A University of Auckland scientist, who has made pioneering contributions towards the development of new laser technologies, has won the Prime Minister’s MacDiarmid Emerging Scientist Prize 2019. 

Dr Miro Erkintalo, a senior lecturer at The University of Auckland, researches and develops new kinds of laser devices that could enable a host of new and improved applications, including faster and cheaper internet.

“The internet and communications as we know them today are enabled by lasers. If we didn’t have lasers, we wouldn’t have Facebook, Netflix, Spotify, or any of those platforms.”

“For example, if you send an email to someone in the United States, the information from your computer is transmitted on a laser beam to the United States through an optical fibre.”

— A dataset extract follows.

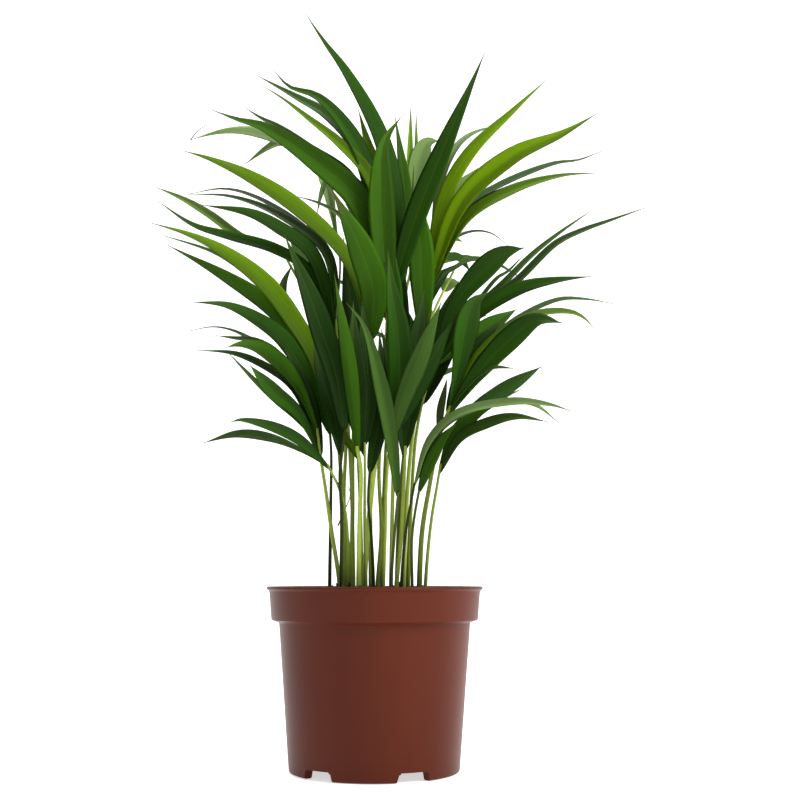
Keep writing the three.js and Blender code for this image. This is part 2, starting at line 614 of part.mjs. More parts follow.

Among Dr Erkintalo’s achievements is the introduction of a theoretical model for the description of a ground breaking new technology that can convert a single laser beam into hundreds or thousands of beams with different colours.

The technology, known as a microresonator frequency comb, has potential to be used in many applications, including in self-driving cars to determine distances and detect obstacles.

In telecommunications, the technology could enable systems that are cheaper and more energy efficient than those used today.

“Existing telecommunication systems use hundreds of lasers with different colours to increase the amount of information that can be transmitted through a single optical fibre.”

“With microresonator frequency combs, we can potentially reduce the number of lasers needed from hundreds to one, thus improving the systems’ cost and efficiency.”

The theoretical model introduced by Dr Erkintalo and his colleagues is today used by researchers around the world to design microresonator frequency combs and to understand their behaviour.

He says he’s proud of his team’s advancement of the technology. “This is really a global research effort, but we have made many contributions to the field, and I am proud of that because this technology will be really valuable for all of us in the coming decades.”

A nominator for the award, Professor Roberto Morandotti, of Institut National de la Recherche Scientifique in Montreal, says Dr Erkintalo’s work is world-leading, and that his research on microresonator frequency combs has had a huge impact.

“These micro-combs are projected to have a big role in numerous future technologies. His work on their numerical modelling is therefore quite likely to have wide societal impact as well.”

Besides microresonator frequency combs, Dr Erkintalo has made pioneering contributions to several other areas of optical engineering and laser physics.

With his colleagues, Dr Erkintalo has designed and developed new low-cost ultrashort pulsed laser devices that offer benefits for applications in the processing and microscopy of materials, and made significant contributions to the experimental study of so-called temporal cavity solitons that could enable futuristic light-based memory devices.

Dr Erkintalo has published more than 70 articles in peer-reviewed journals, including highly respected and selective journals Nature Photonics and Physical Review Letters, and collectively his articles have been cited more than 4000 times, described as quite extraordinary by his peers for an emerging researcher.

Dr Erkintalo has also been invited to deliver presentations at 23 international conferences and workshops.

Dr Erkintalo says he feels privileged to have many world-leading collaborators and students to work with in New Zealand. ”All of us bring our own distinct skills and expertise to the table, and together we are able to achieve better outcomes than any of us could achieve on our own. Science is really a team sport.”

He says all of the world’s top universities have big research programmes in laser physics, but New Zealand is world-leading in several niche areas. “New Zealand has a very successful history in quantum optics and laser physics, and this is a great place to do this type of research.”

Dr Erkintalo is principal investigator at the Dodd-Walls Centre for Photonic and Quantum Technologies, a national Centre of Research Excellence involving six New Zealand universities, hosted by the University of Otago.

He has won several science awards over the past 10 years and been the recipient of two Marsden Fund grants and a Rutherford Discovery Fellowship from the Royal Society of New Zealand Te Apārangi.

Most of the $200,000 prize is projected to go towards exploring a new type of a microresonator frequency comb architecture at The University of Auckland.